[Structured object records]
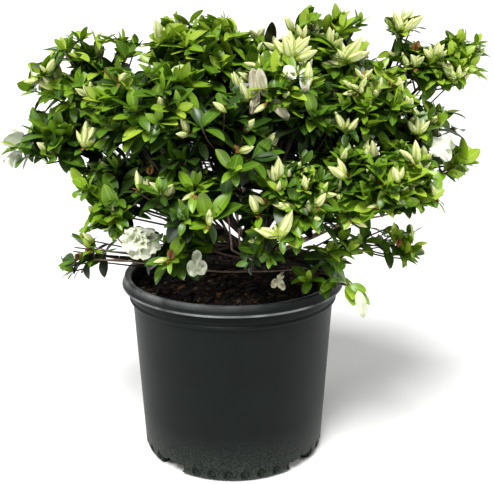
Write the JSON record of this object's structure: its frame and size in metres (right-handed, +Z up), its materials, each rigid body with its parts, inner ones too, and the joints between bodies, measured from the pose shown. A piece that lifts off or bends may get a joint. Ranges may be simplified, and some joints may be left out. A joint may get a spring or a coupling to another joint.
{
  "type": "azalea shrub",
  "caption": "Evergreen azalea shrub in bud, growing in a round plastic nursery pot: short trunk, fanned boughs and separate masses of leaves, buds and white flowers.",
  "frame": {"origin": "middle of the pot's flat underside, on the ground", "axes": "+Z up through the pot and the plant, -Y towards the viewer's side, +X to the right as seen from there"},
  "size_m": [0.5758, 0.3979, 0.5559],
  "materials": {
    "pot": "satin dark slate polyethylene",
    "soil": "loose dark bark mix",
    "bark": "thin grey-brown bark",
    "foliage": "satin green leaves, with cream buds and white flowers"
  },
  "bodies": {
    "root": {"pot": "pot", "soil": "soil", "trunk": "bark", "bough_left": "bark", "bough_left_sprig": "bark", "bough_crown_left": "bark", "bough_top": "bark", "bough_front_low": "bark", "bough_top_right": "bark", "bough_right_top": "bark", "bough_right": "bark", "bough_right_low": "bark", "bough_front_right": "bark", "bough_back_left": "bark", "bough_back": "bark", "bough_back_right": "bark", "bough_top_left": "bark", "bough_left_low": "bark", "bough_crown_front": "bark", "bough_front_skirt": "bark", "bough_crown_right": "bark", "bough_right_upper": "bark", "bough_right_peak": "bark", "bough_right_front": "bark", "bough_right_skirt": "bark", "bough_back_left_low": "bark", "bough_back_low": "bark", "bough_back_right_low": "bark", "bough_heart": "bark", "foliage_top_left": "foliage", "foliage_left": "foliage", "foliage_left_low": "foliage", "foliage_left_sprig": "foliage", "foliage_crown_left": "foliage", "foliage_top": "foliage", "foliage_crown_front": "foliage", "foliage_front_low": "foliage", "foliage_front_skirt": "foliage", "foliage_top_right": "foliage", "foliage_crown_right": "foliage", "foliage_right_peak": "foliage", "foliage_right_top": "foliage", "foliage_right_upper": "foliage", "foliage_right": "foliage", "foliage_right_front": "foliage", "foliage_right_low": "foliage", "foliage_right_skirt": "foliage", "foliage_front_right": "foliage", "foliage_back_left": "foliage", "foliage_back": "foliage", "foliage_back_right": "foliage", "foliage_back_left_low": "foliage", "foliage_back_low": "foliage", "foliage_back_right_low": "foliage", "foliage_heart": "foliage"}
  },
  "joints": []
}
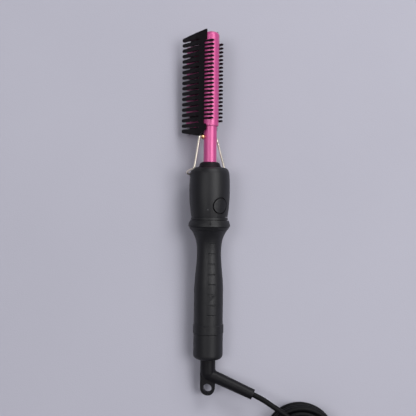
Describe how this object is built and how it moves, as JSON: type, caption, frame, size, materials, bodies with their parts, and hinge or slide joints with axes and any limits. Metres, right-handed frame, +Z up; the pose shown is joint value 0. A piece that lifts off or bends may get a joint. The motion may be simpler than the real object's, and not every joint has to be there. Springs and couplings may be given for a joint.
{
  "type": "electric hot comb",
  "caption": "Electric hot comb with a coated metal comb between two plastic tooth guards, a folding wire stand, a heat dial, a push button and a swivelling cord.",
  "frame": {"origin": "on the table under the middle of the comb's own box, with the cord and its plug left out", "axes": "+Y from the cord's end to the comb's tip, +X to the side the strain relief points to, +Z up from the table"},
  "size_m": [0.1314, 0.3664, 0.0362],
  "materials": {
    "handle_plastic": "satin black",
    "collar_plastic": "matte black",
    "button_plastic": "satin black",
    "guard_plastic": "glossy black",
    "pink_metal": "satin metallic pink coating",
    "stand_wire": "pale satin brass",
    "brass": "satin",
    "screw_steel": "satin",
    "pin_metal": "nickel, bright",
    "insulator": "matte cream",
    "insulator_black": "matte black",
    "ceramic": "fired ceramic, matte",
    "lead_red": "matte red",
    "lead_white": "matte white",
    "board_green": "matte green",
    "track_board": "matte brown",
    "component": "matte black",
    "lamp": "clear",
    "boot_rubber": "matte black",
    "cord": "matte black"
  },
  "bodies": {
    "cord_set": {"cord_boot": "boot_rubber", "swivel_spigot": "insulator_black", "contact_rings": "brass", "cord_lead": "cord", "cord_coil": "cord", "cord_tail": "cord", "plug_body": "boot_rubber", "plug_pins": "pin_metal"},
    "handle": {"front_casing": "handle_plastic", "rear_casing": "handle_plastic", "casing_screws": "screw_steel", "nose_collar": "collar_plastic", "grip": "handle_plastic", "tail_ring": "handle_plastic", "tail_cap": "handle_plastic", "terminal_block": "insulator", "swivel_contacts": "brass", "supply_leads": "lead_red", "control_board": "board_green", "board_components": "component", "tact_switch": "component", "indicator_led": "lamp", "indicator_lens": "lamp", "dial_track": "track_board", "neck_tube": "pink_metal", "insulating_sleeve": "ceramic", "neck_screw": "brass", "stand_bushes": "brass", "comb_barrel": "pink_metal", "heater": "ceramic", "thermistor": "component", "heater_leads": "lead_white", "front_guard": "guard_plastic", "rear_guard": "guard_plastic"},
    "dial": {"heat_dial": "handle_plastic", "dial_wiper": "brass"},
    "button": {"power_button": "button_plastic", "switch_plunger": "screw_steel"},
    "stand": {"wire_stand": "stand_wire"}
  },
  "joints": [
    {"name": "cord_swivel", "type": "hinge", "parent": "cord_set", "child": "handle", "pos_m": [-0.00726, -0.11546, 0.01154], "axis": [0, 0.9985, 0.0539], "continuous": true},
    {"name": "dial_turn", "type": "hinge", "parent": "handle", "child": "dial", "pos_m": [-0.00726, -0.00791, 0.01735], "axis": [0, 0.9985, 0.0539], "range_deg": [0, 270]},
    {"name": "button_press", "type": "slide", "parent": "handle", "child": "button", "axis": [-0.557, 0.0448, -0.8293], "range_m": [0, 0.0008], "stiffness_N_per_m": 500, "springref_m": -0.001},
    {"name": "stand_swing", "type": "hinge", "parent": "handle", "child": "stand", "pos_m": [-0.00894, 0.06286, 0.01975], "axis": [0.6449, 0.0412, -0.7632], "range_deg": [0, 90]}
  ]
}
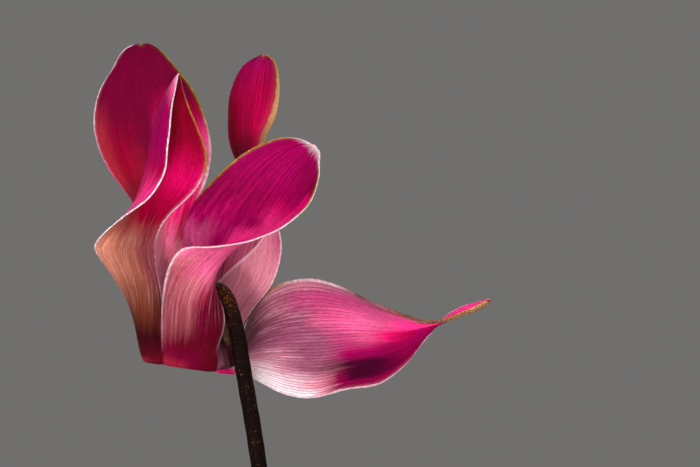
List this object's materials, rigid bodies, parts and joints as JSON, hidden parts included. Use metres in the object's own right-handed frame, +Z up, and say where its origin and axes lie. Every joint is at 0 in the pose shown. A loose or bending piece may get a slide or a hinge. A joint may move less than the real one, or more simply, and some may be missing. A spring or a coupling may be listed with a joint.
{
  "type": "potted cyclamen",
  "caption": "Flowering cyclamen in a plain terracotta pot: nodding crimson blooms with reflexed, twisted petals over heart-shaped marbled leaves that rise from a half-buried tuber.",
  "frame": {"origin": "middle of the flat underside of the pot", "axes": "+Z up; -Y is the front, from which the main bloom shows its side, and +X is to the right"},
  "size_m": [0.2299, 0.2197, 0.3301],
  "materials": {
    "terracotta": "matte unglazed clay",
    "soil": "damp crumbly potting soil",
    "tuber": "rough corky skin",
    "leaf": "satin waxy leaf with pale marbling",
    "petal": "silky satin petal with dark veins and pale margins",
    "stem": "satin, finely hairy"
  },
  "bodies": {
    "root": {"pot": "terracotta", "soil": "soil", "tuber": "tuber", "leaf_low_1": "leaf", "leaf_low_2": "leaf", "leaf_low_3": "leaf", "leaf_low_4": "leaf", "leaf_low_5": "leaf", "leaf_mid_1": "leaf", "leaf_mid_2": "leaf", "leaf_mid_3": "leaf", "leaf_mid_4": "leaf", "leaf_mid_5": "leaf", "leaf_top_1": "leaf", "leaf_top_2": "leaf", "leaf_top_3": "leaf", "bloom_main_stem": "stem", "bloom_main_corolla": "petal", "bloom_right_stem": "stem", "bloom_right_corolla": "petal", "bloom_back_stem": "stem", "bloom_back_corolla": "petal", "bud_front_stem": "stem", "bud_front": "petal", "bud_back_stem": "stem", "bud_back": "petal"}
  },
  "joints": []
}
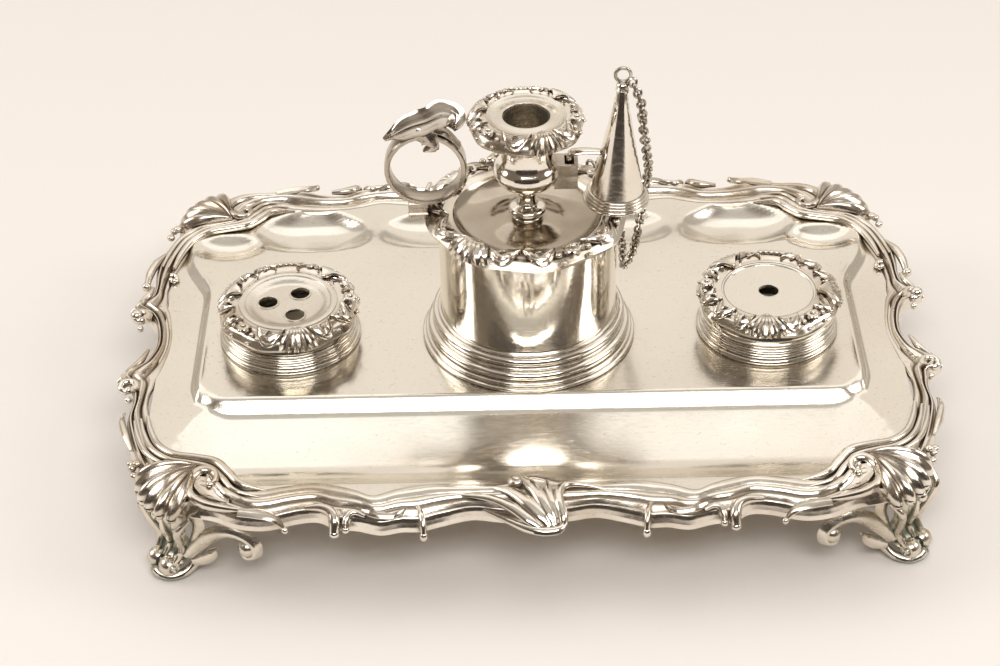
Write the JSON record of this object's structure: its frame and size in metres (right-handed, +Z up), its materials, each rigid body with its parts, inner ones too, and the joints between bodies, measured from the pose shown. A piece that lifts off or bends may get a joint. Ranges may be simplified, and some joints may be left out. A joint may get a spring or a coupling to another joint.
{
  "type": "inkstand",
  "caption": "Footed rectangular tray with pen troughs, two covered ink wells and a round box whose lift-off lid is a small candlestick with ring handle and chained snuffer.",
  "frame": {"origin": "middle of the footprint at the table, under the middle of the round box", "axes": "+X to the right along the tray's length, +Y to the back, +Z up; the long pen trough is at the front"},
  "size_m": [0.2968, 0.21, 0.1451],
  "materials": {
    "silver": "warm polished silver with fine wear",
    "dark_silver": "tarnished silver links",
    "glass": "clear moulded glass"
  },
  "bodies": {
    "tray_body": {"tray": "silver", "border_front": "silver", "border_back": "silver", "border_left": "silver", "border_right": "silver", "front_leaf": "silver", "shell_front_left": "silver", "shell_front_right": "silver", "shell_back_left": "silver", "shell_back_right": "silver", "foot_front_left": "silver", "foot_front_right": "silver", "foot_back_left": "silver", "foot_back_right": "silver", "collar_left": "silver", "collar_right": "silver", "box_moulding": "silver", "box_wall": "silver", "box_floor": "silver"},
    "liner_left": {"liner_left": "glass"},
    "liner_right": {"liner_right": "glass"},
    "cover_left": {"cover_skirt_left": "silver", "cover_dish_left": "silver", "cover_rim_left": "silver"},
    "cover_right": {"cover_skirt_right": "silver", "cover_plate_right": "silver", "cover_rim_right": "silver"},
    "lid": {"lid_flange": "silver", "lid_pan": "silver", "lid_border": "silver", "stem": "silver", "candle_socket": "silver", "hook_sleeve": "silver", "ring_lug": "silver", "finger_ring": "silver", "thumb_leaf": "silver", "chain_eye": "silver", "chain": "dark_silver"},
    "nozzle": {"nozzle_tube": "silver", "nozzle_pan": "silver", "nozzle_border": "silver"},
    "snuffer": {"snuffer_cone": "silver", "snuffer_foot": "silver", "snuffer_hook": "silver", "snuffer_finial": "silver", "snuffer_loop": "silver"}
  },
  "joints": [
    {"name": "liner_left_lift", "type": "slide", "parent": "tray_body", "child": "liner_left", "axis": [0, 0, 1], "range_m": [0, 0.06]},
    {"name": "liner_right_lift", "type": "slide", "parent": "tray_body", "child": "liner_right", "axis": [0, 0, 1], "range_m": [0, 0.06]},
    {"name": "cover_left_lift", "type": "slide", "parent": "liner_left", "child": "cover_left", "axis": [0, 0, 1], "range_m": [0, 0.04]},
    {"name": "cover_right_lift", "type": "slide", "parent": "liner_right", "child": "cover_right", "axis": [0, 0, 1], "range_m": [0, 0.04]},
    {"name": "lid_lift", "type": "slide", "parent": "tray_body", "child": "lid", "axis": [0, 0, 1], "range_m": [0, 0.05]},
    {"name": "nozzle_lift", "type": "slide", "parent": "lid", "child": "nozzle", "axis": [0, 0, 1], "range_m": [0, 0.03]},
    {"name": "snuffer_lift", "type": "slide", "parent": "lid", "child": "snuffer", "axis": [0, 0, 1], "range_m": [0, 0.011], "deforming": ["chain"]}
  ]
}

Set task: Examine the entries and report how many of their lines contain the string "origin", giving no more than the number.

Task answer: 5